What you have to do: Up to and including the line with "lead_wind = 3; // [0:1:12]", return every line from the start of the entries below exactly.

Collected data
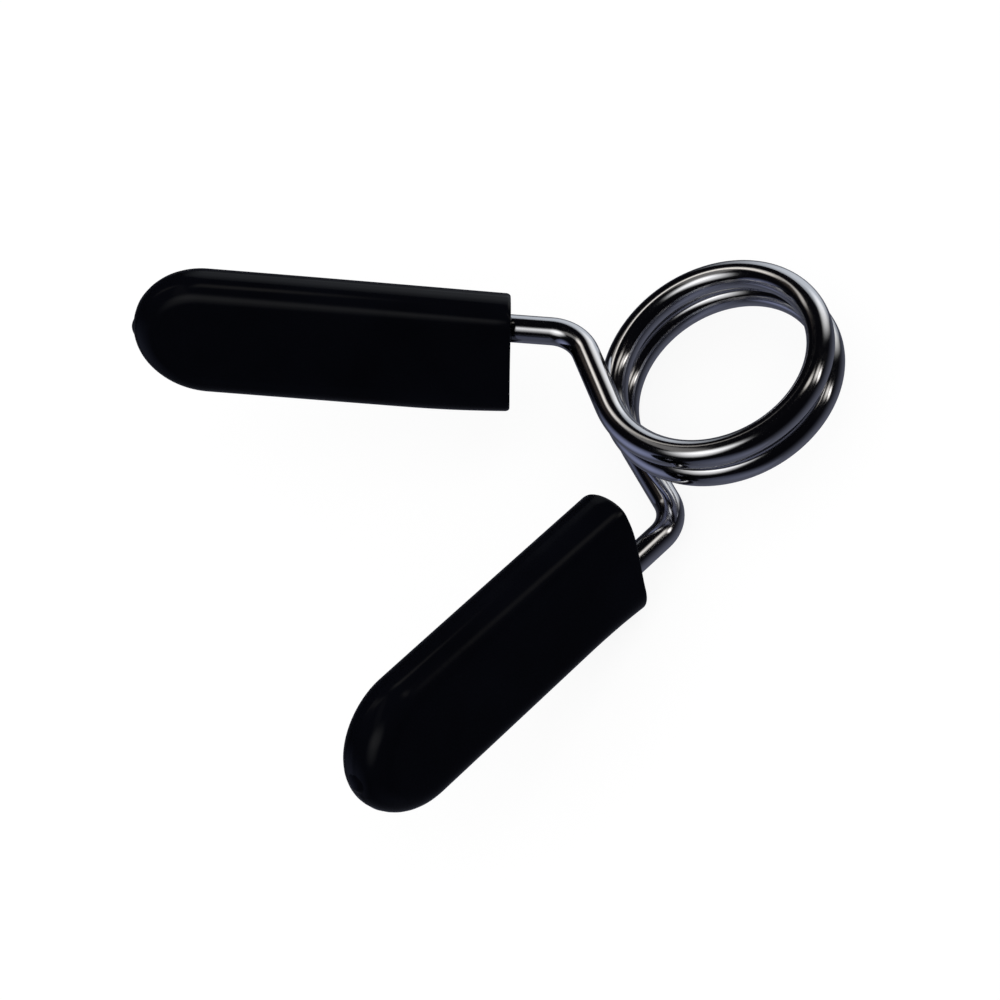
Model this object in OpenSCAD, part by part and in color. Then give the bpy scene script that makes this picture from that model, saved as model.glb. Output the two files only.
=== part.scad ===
// Spring collar for a barbell sleeve: one length of round spring wire wound into
// a two-turn coil, with both ends bent out into handles, and a moulded plastic
// grip pushed over the folded wire of each handle. Squeezing the handles
// together unwinds the coil a little, so that it slides on the bar; letting go
// clamps it. Units are millimetres. The coil's axis is Z and its middle is the
// origin; the handles point to -X, the upper one to +Y and the lower one to -Y.

/* [Coil] */
// Diameter of the spring wire
wire_d = 7; // [5.5:0.1:7.8]
// Free bore of the relaxed coil
coil_bore = 48; // [40:0.5:56]
// Clear gap between one turn and the next
turn_gap = 1.2; // [0.6:0.1:3]
// Whole turns of the coil
coil_turns = 2; // [1:1:4]
// Winding past the whole turns at each end, in degrees
lead_wind = 3; // [0:1:12]

/* [Handles] */
// Straight wire from the coil to the bend
arm_run = 18; // [9:0.5:24]
// Radius of the bend, on the wire's middle
bend_radius = 10.5; // [8:0.5:16]
// Angle between the two handles, in their own plane
handle_spread = 57; // [50:1:76]
// Angle by which the handles' plane rises out of the coil's plane
handle_rise = 19; // [0:1:25]
// Straight wire from the bend to the grip
neck_run = 12; // [8:0.5:20]
// Turn of each grip about its own length
grip_twist = 24; // [0:1:30]

/* [Wire inside the grip] */
// Distance between the two legs of the folded wire, middle to middle
leg_spacing = 13.5; // [12:0.5:16]
// Depth of the wire's cut end behind the mouth of the grip
end_setback = 6; // [2:0.5:30]

/* [Grips] */
// Length of a grip, from its mouth to its round tip
grip_length = 94.5; // [80:0.5:120]
// Width of a grip, across the two legs
grip_width = 32; // [28:0.5:36]
// Thickness of a grip
grip_thickness = 16; // [14:0.5:20]
// Radius of a grip's four long edges
edge_radius = 7.5; // [2:0.5:7.5]
// Clearance between the wire and the pocket of a grip
pocket_clearance = 0.15; // [0.05:0.05:0.4]

/* [Hidden] */
$fn = 64;
RINGS_PER_TURN = 48;
WIRE_SIDES = 16;
// Bent wire is a hair fuller than straight wire, whose ends reach into it this far.
BEND_SWELL = 0.02;
SEAM = 0.05;
UPPER = 1;
LOWER = -1;

wire_r = wire_d / 2;
coil_r = (coil_bore + wire_d) / 2;
coil_pitch = wire_d + turn_gap;
end_run = wire_d;
half_wind = 180 * coil_turns + lead_wind;
straight_grip = grip_length - grip_width / 2;
pocket_thickness = wire_d + 2 * pocket_clearance;
// The rounding of the long edges stays within the section.
edge_round = min(edge_radius, grip_width / 4, grip_thickness / 2 - 0.1);

function unit(v) = v / norm(v);

// A placement whose X, Y and Z axes are the three given directions.
function placement(x, y, z, origin) = [
    [x[0], y[0], z[0], origin[0]],
    [x[1], y[1], z[1], origin[1]],
    [x[2], y[2], z[2], origin[2]],
    [0, 0, 0, 1]
];

// The coil's centreline, by the winding angle from its middle: it falls as it winds.
function bearing(wind) = 180 + 180 * coil_turns + wind;
function radial(wind) = [cos(bearing(wind)), sin(bearing(wind)), 0];
function coil_point(wind) = coil_r * radial(wind) - [0, 0, coil_pitch * wind / 360];
function coil_heading(wind) =
    unit([-sin(bearing(wind)), cos(bearing(wind)), -coil_pitch / (2 * PI * coil_r)]);

// Where the wire leaves the coil, and which way: side is UPPER or LOWER.
function exit_wind(side) = -side * half_wind;
function exit_heading(side) = -side * coil_heading(exit_wind(side));
function exit_point(side) = coil_point(exit_wind(side)) + exit_heading(side) * end_run;

// The handles' own plane leans by handle_rise, and each handle lies in it.
plane_normal = [sin(handle_rise), 0, cos(handle_rise)];
function handle_heading(side) = [
    -cos(handle_spread / 2) * cos(handle_rise),
    side * sin(handle_spread / 2),
    cos(handle_spread / 2) * sin(handle_rise)
];
function width_axis(side) = cos(grip_twist) * plane_normal
    + sin(grip_twist) * cross(handle_heading(side), plane_normal);

// The bend between the coil's straight end and the handle.
function bend_angle(side) = acos(exit_heading(side) * handle_heading(side));
function bend_inward(side) = let (
    along = exit_heading(side),
    out = handle_heading(side)
) unit(out - (out * along) * along);
function bend_start(side) =
    exit_point(side) + exit_heading(side) * (arm_run - end_run);
function bend_centre(side) = bend_start(side) + bend_inward(side) * bend_radius;
function bend_end(side) = bend_centre(side) + bend_radius
    * (exit_heading(side) * sin(bend_angle(side)) - bend_inward(side) * cos(bend_angle(side)));

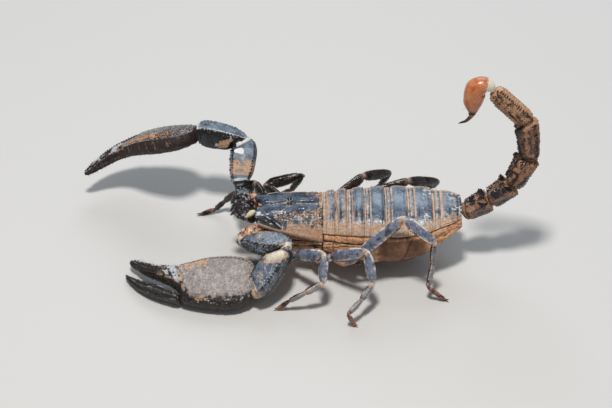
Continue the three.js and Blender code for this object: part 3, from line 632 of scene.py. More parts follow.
def build_tergites():
    start = 0
    for i, length in enumerate(TERGITE_LENGTHS):
        last = i == len(TERGITE_LENGTHS) - 1
        front, rear = start + SEAM / 2, start + length - SEAM / 2 + (0 if last else OVERHANG)
        angles = PLATE_EDGE + (180 - 2 * PLATE_EDGE) * eased(145)
        u, angle, x, base, normal, lift = plate_surface(front, rear, angles, 41, TERGITE_PROFILE)
        edge = np.minimum(angle - PLATE_EDGE, 180 - PLATE_EDGE - angle)
        noise = rough(base, 1.1, 67)
        streak = brushed(x, angle, 1.6, 0.045, 71)
        flank = fall(10, 34, edge + 9 * streak)
        main = step(0.3, 0.42, u)
        grain = granules(base, 0.42, 51) * flank
        keel = 0
        if last:
            for place, width in ((8, 1.3), (27, 1.2)):
                ridge = bell(edge - place, width) * step(0.25, 0.5, u)
                keel += ridge * (0.5 + 0.5 * granules(base, 0.7, 57))
            grain = (granules(base, 0.45, 53) * (0.35 + 0.65 * step(0.35, 0.8, u))
                     * (1 - bell(edge - 54, 25) * 0.8))
        relief = (lift + main * (0.06 * rough(base, 1.8, 61) + 0.03 * rough(base, 0.7, 62) + 0.08 * grain)
                  + 0.28 * keel)
        relief += 0.04 * ripple(base, 0.45, 63) * (1 - main) - 0.05 * bell(angle - 90, 1.6) * main
        relief -= 0.10 * bell(u - 0.88, 0.025) * main
        close = np.minimum(edge / 2.6, (1 - u) * length / 0.16)
        relief -= 0.34 * edge_drop(close)
        surface = base + normal * relief[..., None]
        lip = 0.3 * step(0.8, 1, u) + 0.15 * step(0.9, 1, 1 - u)
        inner = base - normal * (TERGITE_THICKNESS - lip)[..., None]

        worn = TERGITE_WEAR[i]
        lengthy = brushed(x, angle, 3.1, 0.02, 75)
        fibre = brushed(x, angle, 2.2, 0.035, 73)
        edge_lines = bell(u - 0.02, 0.035) + 0.9 * bell(u - 0.31, 0.03) + 0.9 * bell(u - 0.985, 0.022)
        edge_lines += 0.8 * bell(u - 0.14 - 0.02 * streak, 0.028)
        cracks = (bell(u - 0.245, 0.022) + 0.8 * bell(u - 0.075, 0.018)
                  + 0.6 * bell(u - 0.93 - 0.02 * streak, 0.015))
        dust_and_sheen = (flank * (0.85 + 0.45 * noise + 0.45 * streak)
                + 0.9 * edge_lines * step(-0.9, 0.1, noise + streak))
        dust_and_sheen += worn * (0.75 + 0.5 * noise + 1.7 * lengthy) + 0.22 * (1 - main) * (0.5 + 1.4 * noise)
        dust_and_sheen += (1 - flank) * 0.6 * step(0.3, 0.6, fibre) * step(-0.2, 0.4, noise)
        pale = 0.5 * (1 - main) * (0.3 + noise) * (1 - flank) + 0.35 * flank * step(0.1, 0.6, noise)
        pale += 0.4 * edge_lines * step(0.0, 0.5, noise) + (1 - flank) * 0.3 * step(0.3, 0.6, -fibre) * main
        dark = 0.95 * cracks * step(-0.9, 0.0, streak + 0.5 * noise) * (1 - 0.35 * flank)
        dark += main * (1 - flank) * 0.6 * step(0.1, 0.5, fibre - 0.4 * lengthy)
        dark += 0.25 * flank * step(0.25, 0.7, -streak) + 0.2 * grain * fall(-0.3, 0.2, noise)
        if last:
            rubbed = step(0.3, 0.7, grain) * step(0.3, 0.75, u + 0.3 * noise)
            pale += 0.85 * rubbed
            dust_and_sheen += 0.6 * step(0.9, 1.0, u) + 0.4 * step(0.45, 0.95, u) * (0.5 + noise)
            dark += 0.45 * step(0.35, 0.8, u) * fall(0.1, 0.3, grain)
            edge_spots = ripple(base, 0.6, 77)
            pale += 0.9 * step(0.9, 0.95, u) * step(0.15, 0.45, edge_spots)
            dark += 0.9 * step(0.9, 0.95, u) * step(0.1, 0.4, -edge_spots)
        if i >= 5:
            freckles = (step(-0.05, 0.3, rough(base, 0.5, 79 + i)) * step(0.35, 0.8, u + 0.25 * noise)
                        * fall(48, 66, edge))
            pale, dark = pale + 0.75 * freckles * (1 - flank), dark * (1 - 0.8 * freckles)
        masks = clamp(stacked(dust_and_sheen, dark, pale))
        publish(f"tergite_plate_{i + 1}", [plate(surface, inner, masks)], "plate", f"tergite_{i + 1}",
                look="tergite")
        start += length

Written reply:
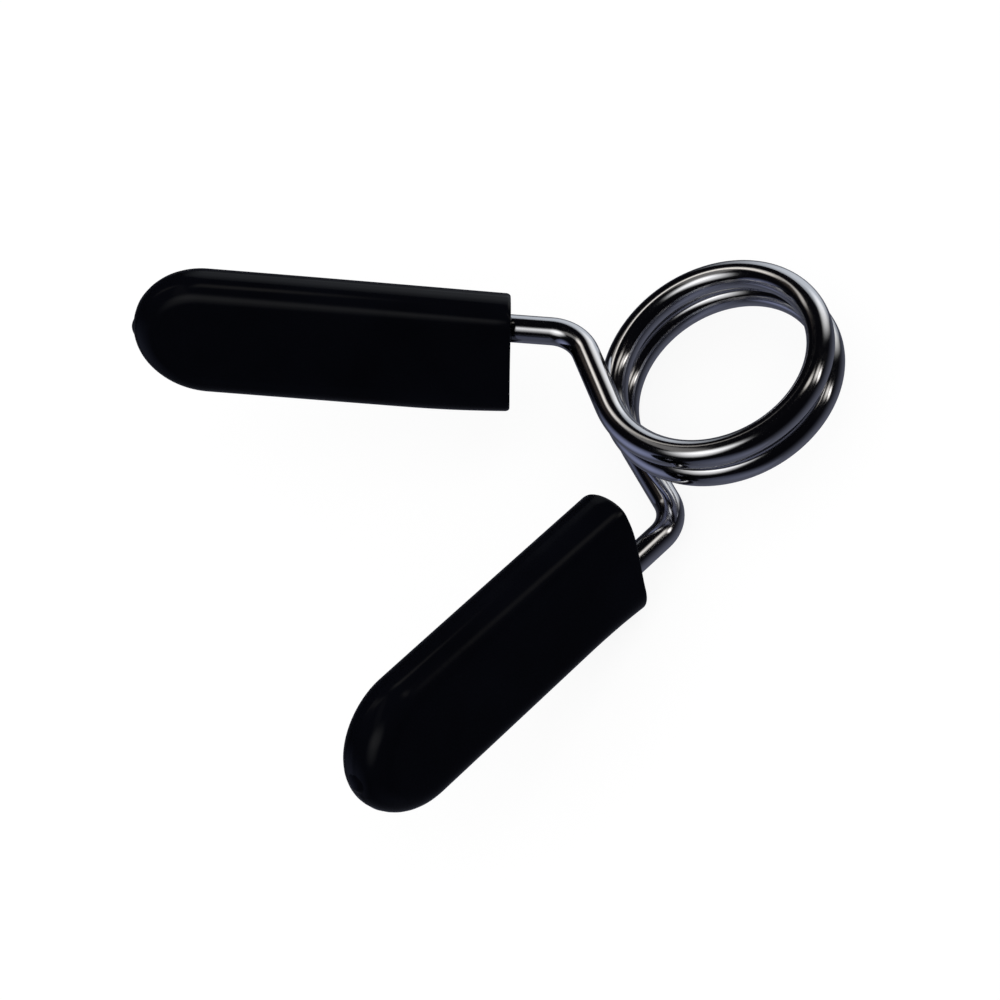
Model this object in OpenSCAD, part by part and in color. Then give the bpy scene script that makes this picture from that model, saved as model.glb. Output the two files only.
=== part.scad ===
// Spring collar for a barbell sleeve: one length of round spring wire wound into
// a two-turn coil, with both ends bent out into handles, and a moulded plastic
// grip pushed over the folded wire of each handle. Squeezing the handles
// together unwinds the coil a little, so that it slides on the bar; letting go
// clamps it. Units are millimetres. The coil's axis is Z and its middle is the
// origin; the handles point to -X, the upper one to +Y and the lower one to -Y.

/* [Coil] */
// Diameter of the spring wire
wire_d = 7; // [5.5:0.1:7.8]
// Free bore of the relaxed coil
coil_bore = 48; // [40:0.5:56]
// Clear gap between one turn and the next
turn_gap = 1.2; // [0.6:0.1:3]
// Whole turns of the coil
coil_turns = 2; // [1:1:4]
// Winding past the whole turns at each end, in degrees
lead_wind = 3; // [0:1:12]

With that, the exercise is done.